An MIT campus bookstore has become the first on-campus store to officially accept bitcoin in anticipation of the coming Bitcoin Project. The Kendall Square bookstore has partnered with Atlanta-based bitcoin payment processor BitPay to accept BTC purchases, allowing students to purchase textbooks and official MIT merchandise. Although there are many stores across the globe that accept bitcoin, the MIT bookstore appears to be the first on-campus retailer to do so.
The store is operated by the Harvard Cooperative Society, and company president Jerry Murphy told Boston Magazine that the adoption process is likely to be smooth. The store already has had a bitcoin ATM in place for nearly six months in anticipation of the project, and Murphy noted that the payment process is very similar to using a credit card. “They go to the register, get it validated, and we have the processor in the back end,” Murphy said. “It’s just a couple of different procedural things.”
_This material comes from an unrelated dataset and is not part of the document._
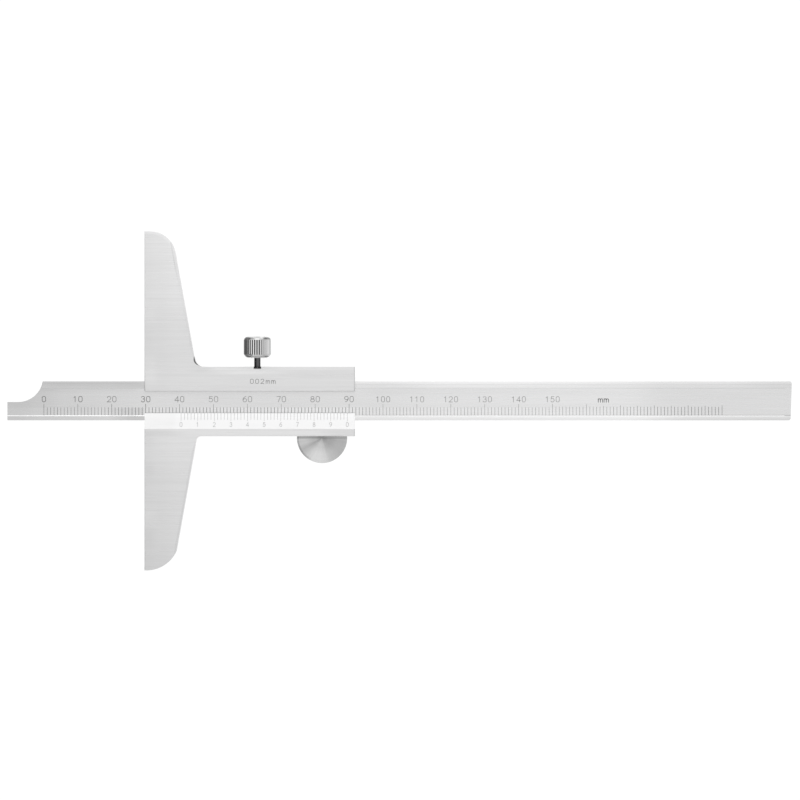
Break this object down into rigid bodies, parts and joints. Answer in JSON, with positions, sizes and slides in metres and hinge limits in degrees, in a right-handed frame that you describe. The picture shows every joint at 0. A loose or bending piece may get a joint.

In April, the MIT Bitcoin Club announced it had raised $500,000 to fund a new initiative to give $100 in BTC to the entire student body. The goal was to create the first campus-wide bitcoin ecosystem at a major American university, both to encourage student innovation and to observe how people actually used bitcoin in a real world setting. The MIT Bitcoin Project recently held a bitcoin-app design contest in advance of the launch, awarding some $15,000 to winning teams.
The MIT Bitcoin Project is due to start very soon, delayed by student and school administrator requests to postpone the BTC release until after the first few hectic weeks of classes, but organizers are already seeing “huge excitement” from local merchants about the concept.